===== DATA SEGMENT =====

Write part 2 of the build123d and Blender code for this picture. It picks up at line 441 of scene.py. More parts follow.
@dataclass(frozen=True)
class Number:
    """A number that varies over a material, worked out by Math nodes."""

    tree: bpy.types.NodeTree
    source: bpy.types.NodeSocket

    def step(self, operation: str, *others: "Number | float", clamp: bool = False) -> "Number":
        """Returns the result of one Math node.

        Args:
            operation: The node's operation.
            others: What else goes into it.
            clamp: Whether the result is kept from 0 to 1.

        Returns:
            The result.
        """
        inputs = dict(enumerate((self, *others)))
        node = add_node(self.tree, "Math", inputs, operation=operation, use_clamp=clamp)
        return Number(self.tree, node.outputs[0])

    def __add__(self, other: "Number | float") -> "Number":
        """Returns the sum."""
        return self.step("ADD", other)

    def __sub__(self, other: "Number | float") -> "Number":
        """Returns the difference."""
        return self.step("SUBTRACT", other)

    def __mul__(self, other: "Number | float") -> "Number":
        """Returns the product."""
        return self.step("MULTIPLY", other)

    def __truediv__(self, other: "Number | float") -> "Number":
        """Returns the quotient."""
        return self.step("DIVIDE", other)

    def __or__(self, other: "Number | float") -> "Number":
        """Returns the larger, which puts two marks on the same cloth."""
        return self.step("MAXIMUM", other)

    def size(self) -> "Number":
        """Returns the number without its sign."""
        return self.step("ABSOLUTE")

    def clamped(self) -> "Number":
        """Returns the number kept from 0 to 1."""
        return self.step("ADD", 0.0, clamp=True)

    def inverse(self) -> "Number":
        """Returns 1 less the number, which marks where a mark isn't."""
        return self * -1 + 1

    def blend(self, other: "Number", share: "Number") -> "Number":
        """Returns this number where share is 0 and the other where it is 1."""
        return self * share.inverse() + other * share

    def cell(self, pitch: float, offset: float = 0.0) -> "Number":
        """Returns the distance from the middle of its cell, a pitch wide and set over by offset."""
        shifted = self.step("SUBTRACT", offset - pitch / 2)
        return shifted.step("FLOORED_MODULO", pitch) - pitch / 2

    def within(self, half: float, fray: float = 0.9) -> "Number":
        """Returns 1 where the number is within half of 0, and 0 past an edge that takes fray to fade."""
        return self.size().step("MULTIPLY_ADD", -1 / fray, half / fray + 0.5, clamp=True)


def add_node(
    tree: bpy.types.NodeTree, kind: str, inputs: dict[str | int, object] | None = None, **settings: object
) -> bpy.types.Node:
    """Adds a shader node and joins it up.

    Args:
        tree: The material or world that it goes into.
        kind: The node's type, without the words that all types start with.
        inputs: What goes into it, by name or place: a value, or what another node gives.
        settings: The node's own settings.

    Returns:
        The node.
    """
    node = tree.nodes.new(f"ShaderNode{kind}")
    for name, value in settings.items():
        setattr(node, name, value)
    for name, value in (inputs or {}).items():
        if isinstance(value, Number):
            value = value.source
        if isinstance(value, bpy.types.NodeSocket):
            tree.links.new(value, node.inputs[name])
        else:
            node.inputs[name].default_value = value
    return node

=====

▶ _INSTRUCTION_:
Beginning at the first line above, repeat exactly until the line containing "clamp: Whether the", which is included.

▶ _SOLUTION_:
Write part 2 of the build123d and Blender code for this picture. It picks up at line 441 of scene.py. More parts follow.
@dataclass(frozen=True)
class Number:
    """A number that varies over a material, worked out by Math nodes."""

    tree: bpy.types.NodeTree
    source: bpy.types.NodeSocket

    def step(self, operation: str, *others: "Number | float", clamp: bool = False) -> "Number":
        """Returns the result of one Math node.

        Args:
            operation: The node's operation.
            others: What else goes into it.
            clamp: Whether the result is kept from 0 to 1.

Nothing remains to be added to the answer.